Handling offers and negotiations for an “as is” property often differs from a traditional sale. Buyers, particularly investors, submit lower offers, expecting a significant discount to cover repair expenses and their desired profit margin. Cash offers are common in “as is” transactions, as they bypass the stricter appraisal and inspection requirements associated with mortgage financing. Sellers should be prepared for less room to negotiate on repair concessions following inspections.

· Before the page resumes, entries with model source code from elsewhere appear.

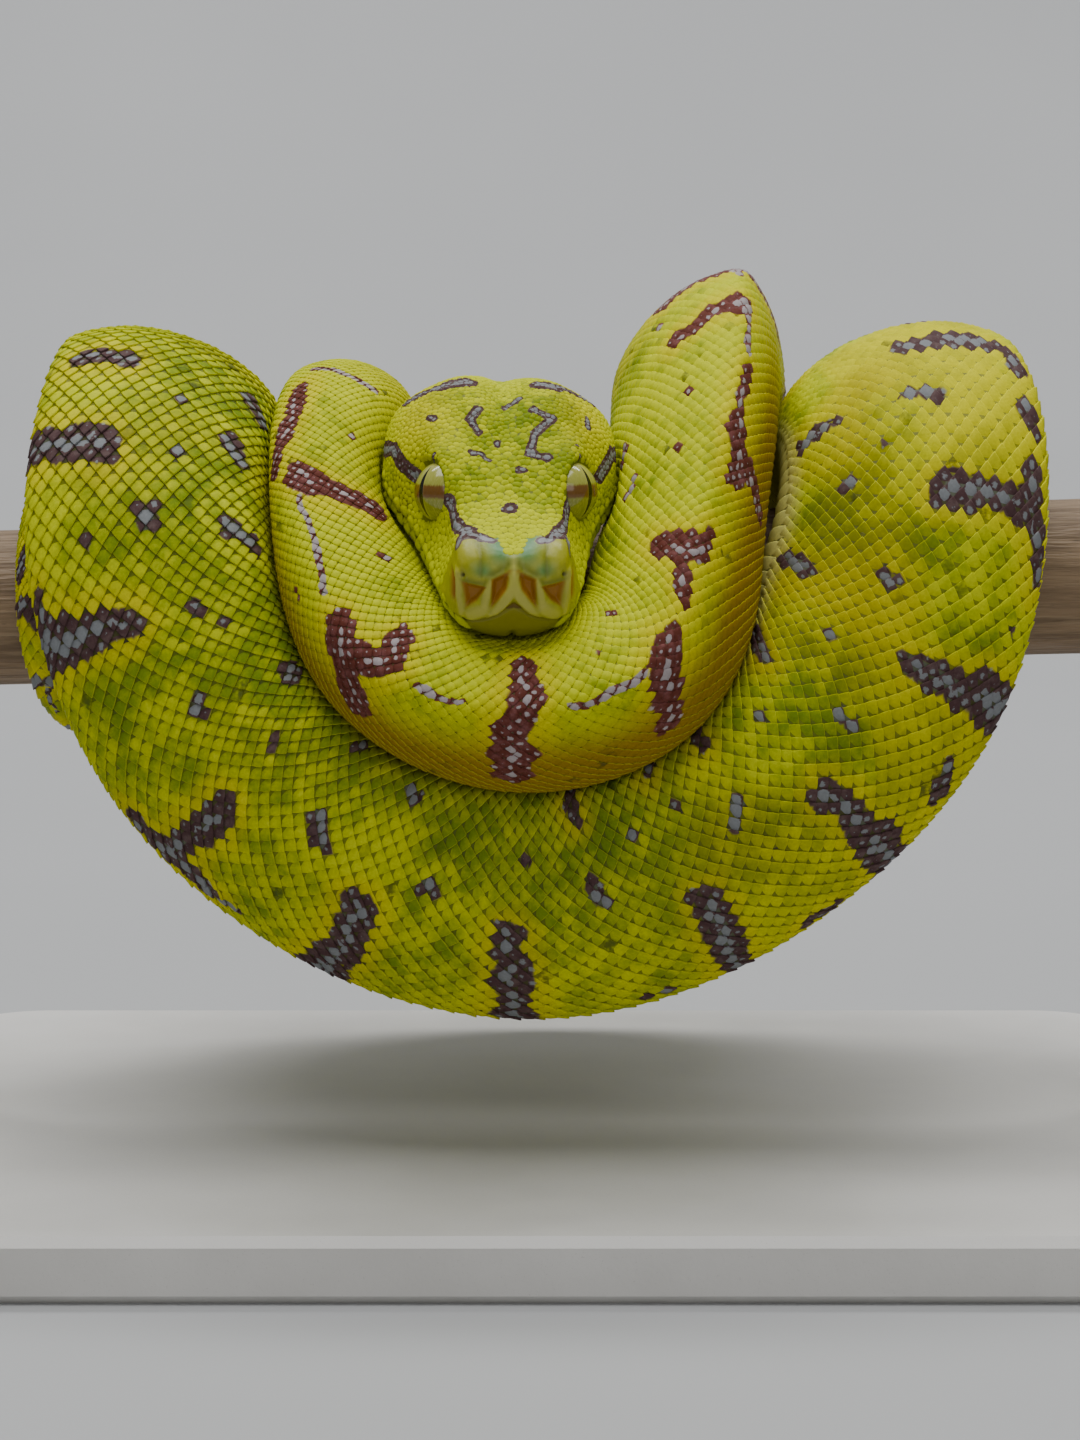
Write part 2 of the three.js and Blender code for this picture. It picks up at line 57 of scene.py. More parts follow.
# The body's line from the snout to the tip of the tail, as in the solids: x along the perch, y away from
# the front, z up, and the roll in degrees of the spine towards the outside of the coil.
LINE = np.array([
    # head, from the snout
    (-2.7, -38.0, 1.0, 6), (-3.4, -28.0, 7.4, 6), (-4.4, -16.0, 14.4, 5), (-4.9, -4.5, 17.8, 2),
    # neck, over the perch and back round to the left
    (-5.2, 7.5, 17.0, 0), (-5.7, 17.3, 11.5, 5), (-8.2, 21.5, 8.2, 12), (-14.2, 23.5, 6.7, 20),
    (-20.0, 21.2, 8.6, 22), (-22.4, 16.3, 12.4, 27), (-22.2, 6.5, 18.6, 36),
    # inner coil, in front
    (-22.2, -6.0, 17.7, 50), (-21.6, -18.0, 8.2, 34), (-16.6, -26.4, -3.6, 2), (-2.5, -30.5, -9.2, -20),
    (11.0, -28.0, -5.0, -12), (15.4, -20.5, 6.5, 8), (17.8, -8.0, 19.8, 20), (18.8, 4.5, 24.6, 22),
    # inner coil, behind
    (19.8, 16.0, 18.6, 36), (18.6, 23.2, 4.5, 44), (11.5, 26.5, -11.5, 38), (-9.0, 27.0, -21.0, 30),
    (-33.0, 25.0, -10.0, 45), (-43.0, 16.0, 9.5, 60),
    # outer coil, in front
    (-42.5, 0.0, 19.0, 50), (-41.8, -16.0, 8.0, 65), (-33.7, -20.0, -13.0, 60), (-17.0, -20.5, -26.6, 40),
    (1.0, -20.5, -30.2, 32), (22.2, -20.5, -21.6, 45), (37.6, -18.0, -3.8, 65), (42.0, -10.0, 14.4, 60),
    (41.2, 5.5, 19.3, 50),
    # outer coil, behind
    (38.5, 22.5, 5.5, 55), (31.0, 33.0, -16.5, 50), (10.0, 38.0, -32.0, 35), (-18.0, 37.0, -34.0, 35),
    (-40.0, 31.0, -25.0, 45),
    # tail, once round the perch
    (-49.8, 20.0, -8.0, 40), (-52.2, 11.5, 9.0, 20), (-53.0, -2.0, 13.3, 10), (-54.4, -12.8, 3.0, 10),
    (-53.4, -8.0, -10.8, 10), (-51.0, 4.5, -12.2, 10), (-49.2, 11.8, -3.0, 10),
])

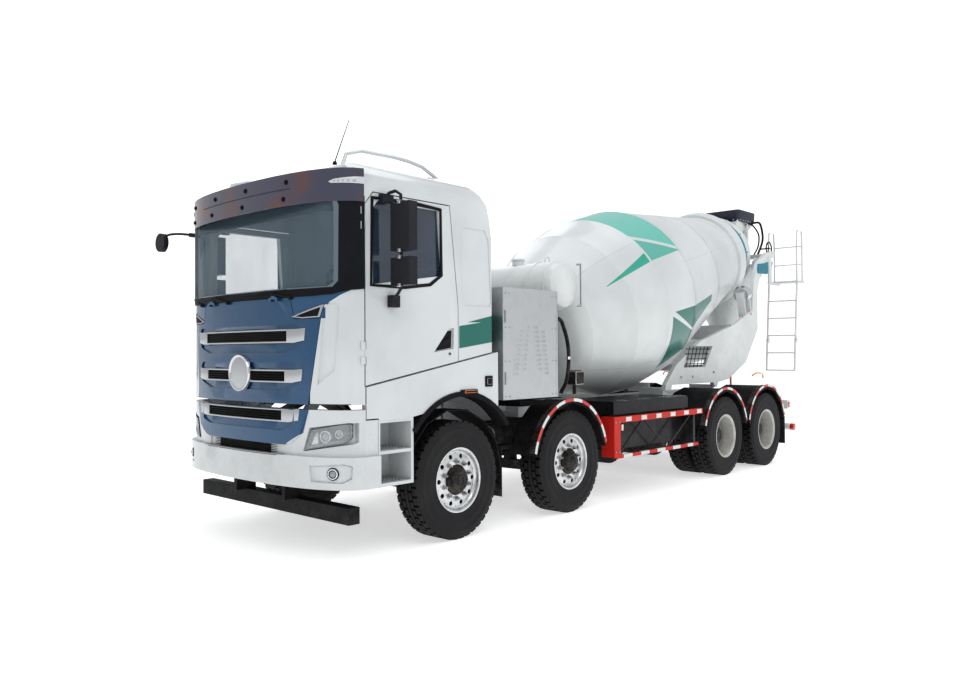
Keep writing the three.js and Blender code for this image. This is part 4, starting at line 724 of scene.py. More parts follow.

The inspection process still occurs, even with an “as is” sale. Buyers arrange for a professional home inspection to fully understand the property’s condition and the scope of necessary repairs. The purpose of this inspection for an “as is” buyer is for their own information or to inform their decision to proceed or withdraw from the contract, rather than to demand seller-funded repairs. Buyers may use inspection findings to reaffirm their offer or, if the issues are more extensive than anticipated, to terminate the agreement.

Closing considerations for an “as is” sale are generally similar to traditional transactions, but with a heightened awareness of the property’s condition. The sales contract will explicitly detail the “as is” condition, and all parties will acknowledge this. Funds are disbursed, title is transferred, and the sale is recorded, concluding the transaction.